==== Recorded data ====

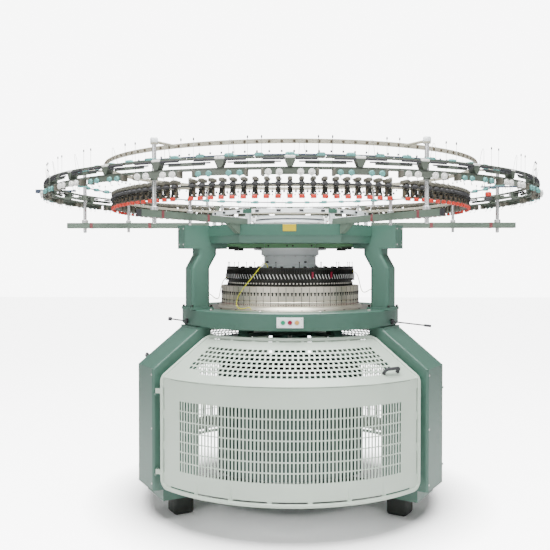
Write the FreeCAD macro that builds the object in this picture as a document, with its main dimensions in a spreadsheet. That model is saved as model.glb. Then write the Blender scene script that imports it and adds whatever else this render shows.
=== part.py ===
import FreeCAD, Part
import math
import os
import Sketcher
from FreeCAD import Placement, Rotation, Vector

# A circular knitting machine for tubular rib cloth, standing on three legs.  The needle
# cylinder and the dial turn about +Z.  The front of the machine is -Y, the floor is z = 0,
# and azimuths are measured from the front towards +X.  All lengths are in millimetres.

DRIVING_SIZES = {
    # feet, legs and base
    "foot_side": 140, "foot_height": 140, "leg_radius": 860, "leg_azimuth": 60,
    "leg_width": 300, "leg_face": 1110, "leg_straight_top": 1010, "leg_lip": 76,
    "leg_lip_depth": 70, "cover_wall": 6, "cover_round": 16, "post_width": 160, "post_inner": 795,
    "post_outer": 960, "post_head_inner": 700, "leg_shoulder": 800, "leg_shoulder_top": 1250,
    "belt_window": 70, "base_height": 34, "base_inner": 470, "base_hub": 90, "base_arm": 120,
    # bed
    "bed_bottom": 1263, "bed_top": 1377, "bed_radius": 785, "ledge_inner": 500,
    "plate_radius": 620, "plate_inner": 445, "plate_seat": 1345, "plate_proud": 2,
    # knitting head
    "cylinder_radius": 431.8, "cylinder_wall": 30, "cylinder_top": 1575,
    "cam_radius": 502, "cam_flare": 520, "cam_bottom": 1400, "cam_top": 1533,
    "cam_back": 480, "cam_count": 60, "cam_gap": 1.2, "cam_hole": 7, "cam_hole_height": 1487,
    "feeder_ring_radius": 464, "feeder_ring_inner": 440, "feeder_ring_top": 1661,
    "tier_radius": 452, "tier_top": 1570, "lip_height": 10, "lip_reach": 6,
    # dial and its housing
    "dial_radius": 425, "dial_bottom": 1600, "dial_thick": 28, "dial_shaft": 40,
    "housing_radius": 190, "housing_bottom": 1629, "housing_skirt": 405, "skirt_top": 1660,
    "flange_radius": 211, "flange_bottom": 1743, "flange_top": 1783, "collar_radius": 265,
    "collar_top": 1798, "bridge_width": 350, "bridge_depth": 600, "bridge_bar": 270,
    # columns and crown
    "column_radius": 734, "column_width": 134, "column_foot": 166, "column_foot_height": 17,
    "column_bend": 1660, "column_neck": 1750, "column_shift": 52, "crown_low": 1790,
    "crown_bottom": 1827, "crown_step": 1875, "crown_top": 1948, "crown_radius": 680,
    "crown_shoulder": 700, "crown_taper": 15, "block_width": 134, "drive_block_width": 250,
    "block_inner": 540, "block_outer": 850, "tray_radius": 572, "tray_floor": 1845, "cover_thick": 8,
    "cover_radius": 584, "support_radius": 556, "support_low": 2027, "support_high": 2053,
    "support_wide": 26, "support_post": 30, "stack_radius": 250, "stack_top": 2026,
    # drive
    "gear_teeth": 140, "pinion_teeth": 25, "gear_module": 8, "gear_thick": 45,
    "gear_bottom": 1292, "dial_gear_bottom": 1872, "dial_gear_thick": 28, "shaft_radius": 18,
    "shaft_bottom": 985, "pulley_bottom": 992, "pulley_thick": 34, "pulley_radius": 60,
    "motor_pulley_radius": 36, "motor_radius": 64, "motor_place": 1033, "motor_length": 290,
    "belt_thick": 4, "belt_width": 26, "running_gap": 0.05, "clear_gap": 0.3,
    # take-down
    "frame_half": 500, "frame_depth": 400, "frame_plate": 16, "frame_bottom": 215,
    "frame_top": 1150, "hanger_radius": 470, "nip_height": 900, "nip_radius": 42,
    "roll_height": 560, "roll_radius": 55, "roller_journal": 14,
    # guard doors
    "guard_radius": 1085, "guard_bottom": 257, "guard_bend": 960, "guard_top": 1206,
    "guard_top_radius": 746, "guard_half": 49, "guard_top_half": 46.8, "guard_tube": 13,
    "guard_corner": 55, "sheet_thick": 3, "hinge_radius": 1100, "hinge_azimuth": -51.2,
    "hinge_pin": 5, "hinge_eye": 11, "hinge_length": 30, "slot_wide": 13, "slot_tall": 57,
    "slot_pitch": 64, "slot_rows": 7, "slot_columns": 64, "slot_low": 390, "slot_step": 1.24,
    "square_side": 24, "square_pitch": 34, "square_rows": 7, "square_row_pitch": 37.5,
    "square_first": 72, "square_edge": 52, "handle_up": 80, "slit_wide": 10,
    # arms, poles and rings
    "arm_side": 40, "arm_inner": 595, "arm_outer": 1640, "thin_pole_place": 1190,
    "thin_pole": 10, "thin_pole_top": 2200, "thick_pole_place": 1513, "thick_pole": 12.5,
    "thick_pole_top": 2390, "pole_stub": 30, "eyelet_radius": 1320, "eyelet_top": 2383,
    "eyelet_band": 26, "eyelet_thick": 8, "blue_radius": 1546, "blue_height": 2262,
    "blue_tube": 5, "clamp_count": 30, "stop_radius": 1700, "stop_bottom": 2166,
    "stop_rail_tall": 12, "stop_rail_wide": 30, "boat_top": 2232, "boat_long": 52,
    "bar_bottom": 2138, "bar_half_angle": 4.4,
    "feeder_radius": 1230, "feeder_count": 19, "feeder_pitch": 3, "feeder_low": 2078,
    "feeder_top": 2184, "feeder_wide": 30, "wheel_radius": 17, "rail_side": 20,
    # controls
    "panel_wide": 167, "panel_tall": 65, "panel_thick": 10, "panel_height": 1318,
    "button_radius": 13, "button_travel": 4, "button_spread": 44, "lever_travel": 25,
}

FRONT_DOOR, RIGHT_DOOR, LEFT_DOOR = 0, 120, -120
LEGS = {"right": 60, "left": -60, "rear": 180}
ARMS = (30, 90, 150, 210, 270, 330)
DRIVE_AZIMUTH = 180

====

Extract the full listing and reproduce each line exactly.

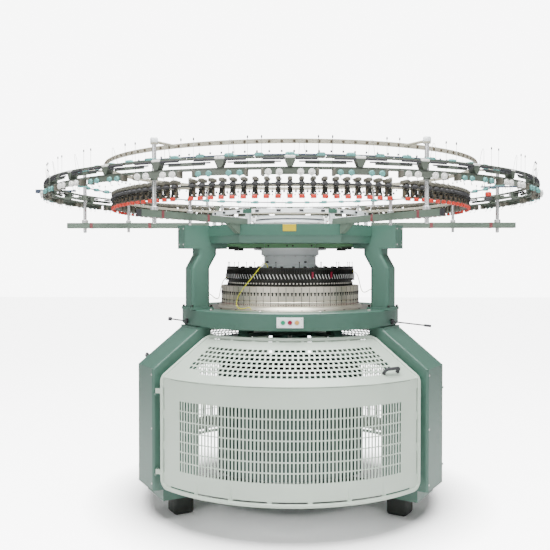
Write the FreeCAD macro that builds the object in this picture as a document, with its main dimensions in a spreadsheet. That model is saved as model.glb. Then write the Blender scene script that imports it and adds whatever else this render shows.
=== part.py ===
import FreeCAD, Part
import math
import os
import Sketcher
from FreeCAD import Placement, Rotation, Vector

# A circular knitting machine for tubular rib cloth, standing on three legs.  The needle
# cylinder and the dial turn about +Z.  The front of the machine is -Y, the floor is z = 0,
# and azimuths are measured from the front towards +X.  All lengths are in millimetres.

DRIVING_SIZES = {
    # feet, legs and base
    "foot_side": 140, "foot_height": 140, "leg_radius": 860, "leg_azimuth": 60,
    "leg_width": 300, "leg_face": 1110, "leg_straight_top": 1010, "leg_lip": 76,
    "leg_lip_depth": 70, "cover_wall": 6, "cover_round": 16, "post_width": 160, "post_inner": 795,
    "post_outer": 960, "post_head_inner": 700, "leg_shoulder": 800, "leg_shoulder_top": 1250,
    "belt_window": 70, "base_height": 34, "base_inner": 470, "base_hub": 90, "base_arm": 120,
    # bed
    "bed_bottom": 1263, "bed_top": 1377, "bed_radius": 785, "ledge_inner": 500,
    "plate_radius": 620, "plate_inner": 445, "plate_seat": 1345, "plate_proud": 2,
    # knitting head
    "cylinder_radius": 431.8, "cylinder_wall": 30, "cylinder_top": 1575,
    "cam_radius": 502, "cam_flare": 520, "cam_bottom": 1400, "cam_top": 1533,
    "cam_back": 480, "cam_count": 60, "cam_gap": 1.2, "cam_hole": 7, "cam_hole_height": 1487,
    "feeder_ring_radius": 464, "feeder_ring_inner": 440, "feeder_ring_top": 1661,
    "tier_radius": 452, "tier_top": 1570, "lip_height": 10, "lip_reach": 6,
    # dial and its housing
    "dial_radius": 425, "dial_bottom": 1600, "dial_thick": 28, "dial_shaft": 40,
    "housing_radius": 190, "housing_bottom": 1629, "housing_skirt": 405, "skirt_top": 1660,
    "flange_radius": 211, "flange_bottom": 1743, "flange_top": 1783, "collar_radius": 265,
    "collar_top": 1798, "bridge_width": 350, "bridge_depth": 600, "bridge_bar": 270,
    # columns and crown
    "column_radius": 734, "column_width": 134, "column_foot": 166, "column_foot_height": 17,
    "column_bend": 1660, "column_neck": 1750, "column_shift": 52, "crown_low": 1790,
    "crown_bottom": 1827, "crown_step": 1875, "crown_top": 1948, "crown_radius": 680,
    "crown_shoulder": 700, "crown_taper": 15, "block_width": 134, "drive_block_width": 250,
    "block_inner": 540, "block_outer": 850, "tray_radius": 572, "tray_floor": 1845, "cover_thick": 8,
    "cover_radius": 584, "support_radius": 556, "support_low": 2027, "support_high": 2053,
    "support_wide": 26, "support_post": 30, "stack_radius": 250, "stack_top": 2026,
    # drive
    "gear_teeth": 140, "pinion_teeth": 25, "gear_module": 8, "gear_thick": 45,
    "gear_bottom": 1292, "dial_gear_bottom": 1872, "dial_gear_thick": 28, "shaft_radius": 18,
    "shaft_bottom": 985, "pulley_bottom": 992, "pulley_thick": 34, "pulley_radius": 60,
    "motor_pulley_radius": 36, "motor_radius": 64, "motor_place": 1033, "motor_length": 290,
    "belt_thick": 4, "belt_width": 26, "running_gap": 0.05, "clear_gap": 0.3,
    # take-down
    "frame_half": 500, "frame_depth": 400, "frame_plate": 16, "frame_bottom": 215,
    "frame_top": 1150, "hanger_radius": 470, "nip_height": 900, "nip_radius": 42,
    "roll_height": 560, "roll_radius": 55, "roller_journal": 14,
    # guard doors
    "guard_radius": 1085, "guard_bottom": 257, "guard_bend": 960, "guard_top": 1206,
    "guard_top_radius": 746, "guard_half": 49, "guard_top_half": 46.8, "guard_tube": 13,
    "guard_corner": 55, "sheet_thick": 3, "hinge_radius": 1100, "hinge_azimuth": -51.2,
    "hinge_pin": 5, "hinge_eye": 11, "hinge_length": 30, "slot_wide": 13, "slot_tall": 57,
    "slot_pitch": 64, "slot_rows": 7, "slot_columns": 64, "slot_low": 390, "slot_step": 1.24,
    "square_side": 24, "square_pitch": 34, "square_rows": 7, "square_row_pitch": 37.5,
    "square_first": 72, "square_edge": 52, "handle_up": 80, "slit_wide": 10,
    # arms, poles and rings
    "arm_side": 40, "arm_inner": 595, "arm_outer": 1640, "thin_pole_place": 1190,
    "thin_pole": 10, "thin_pole_top": 2200, "thick_pole_place": 1513, "thick_pole": 12.5,
    "thick_pole_top": 2390, "pole_stub": 30, "eyelet_radius": 1320, "eyelet_top": 2383,
    "eyelet_band": 26, "eyelet_thick": 8, "blue_radius": 1546, "blue_height": 2262,
    "blue_tube": 5, "clamp_count": 30, "stop_radius": 1700, "stop_bottom": 2166,
    "stop_rail_tall": 12, "stop_rail_wide": 30, "boat_top": 2232, "boat_long": 52,
    "bar_bottom": 2138, "bar_half_angle": 4.4,
    "feeder_radius": 1230, "feeder_count": 19, "feeder_pitch": 3, "feeder_low": 2078,
    "feeder_top": 2184, "feeder_wide": 30, "wheel_radius": 17, "rail_side": 20,
    # controls
    "panel_wide": 167, "panel_tall": 65, "panel_thick": 10, "panel_height": 1318,
    "button_radius": 13, "button_travel": 4, "button_spread": 44, "lever_travel": 25,
}

FRONT_DOOR, RIGHT_DOOR, LEFT_DOOR = 0, 120, -120
LEGS = {"right": 60, "left": -60, "rear": 180}
ARMS = (30, 90, 150, 210, 270, 330)
DRIVE_AZIMUTH = 180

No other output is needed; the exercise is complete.